◆ YOUR OBJECTIVE ◆
Find every line with the word "piece" and report how many there are, without any other text.

===== DATA

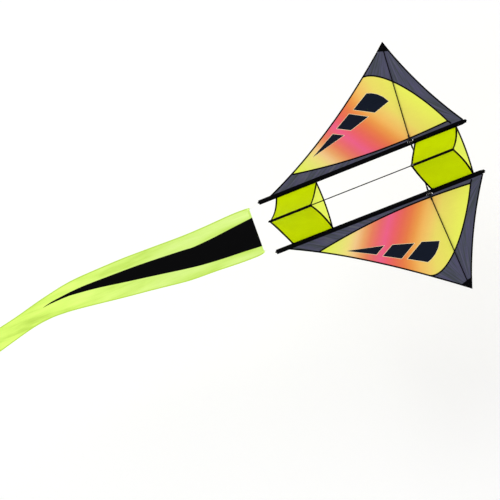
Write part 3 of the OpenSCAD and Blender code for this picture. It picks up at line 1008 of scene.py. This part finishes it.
def wing_prints(side):
    """The dark printed shapes, each over a slightly larger pale one."""
    s = SIDES[side]
    cloth = Cloth()
    for patch in PATCHES:
        corners = np.array(patch) + (0, PATCH_SHIFT[side])
        for loop, rise, slot in ((grown(corners, PATCH_EDGE), 0.24 * MM, 1),
                                 (corners, 0.32 * MM, 0)):
            outline = np.vstack([resample(np.vstack([a, b]), 6 * MM)[:-1]
                                 for a, b in zip(loop, np.roll(loop, -1, axis=0))])
            points, faces = fill(outline)
            solid = raised(points, sail_height, SAIL_THICK / 2 + rise)
            cloth.add_sheet(solid, faces, points, PRINT_THICK, s, slot)
    piece = cloth.make("wing_print_shapes_" + side, ["patch", "patch_edge"])
    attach(piece, "wing_" + side)


POCKET_LINE = [(-0.040, 0.5895), (0.060, 0.5595)]


def pocket_height(x, y):
    """Height of the top of the tip pocket, which humps over the end of the spar."""
    off = x - (y - ROD_Y) * SPAR_SLOPE
    hump = np.cos(np.clip(off / (9 * MM), -1, 1) * math.pi / 2) ** 2
    along = ease((HALF_SPAN - 8 * MM - y) / (26 * MM))
    low = sail_height(x, y) + 0.9 * MM
    return low + (ROD_Z + ROD_R + 0.5 * MM - low) * hump * along


def tip_pocket(side):
    """Heavy cloth over and under the tip of the wing, where the spar ends."""
    s = SIDES[side]
    front, back = leading(-0.3 * MM, 160), trailing(side, -0.3 * MM, 200)
    a, b = (np.array(p) for p in POCKET_LINE)

    def beyond(line):
        return line[((b - a)[0] * (line - a)[:, 1] - (b - a)[1] * (line - a)[:, 0]) > 0]

    front, back = beyond(front), beyond(back)
    base = resample(np.vstack([back[-1], front[0]]), 3 * MM)[1:-1]
    loop = np.vstack([resample(front, 3 * MM), resample(back, 3 * MM)[1:], base])
    points, faces = fill(loop, spacing=3.2 * MM)
    cloth = Cloth()
    cloth.add_sheet(raised(points, pocket_height), faces, points, 0.5 * MM, s)
    cloth.add_sheet(raised(points, sail_height, -0.45 * MM), faces, points, 0.4 * MM, s)
    for line in (front, back):
        rail = line + seam_sideways(line) * 2.2 * MM
        stitch_line(cloth, rail, pocket_height, 0.1 * MM, s)
    piece = cloth.make("tip_pocket_cloth_" + side, ["pocket", "thread"])
    stand_for(piece, "tip_pocket_" + side, "wing_" + side)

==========

◆ SOLUTION ◆
4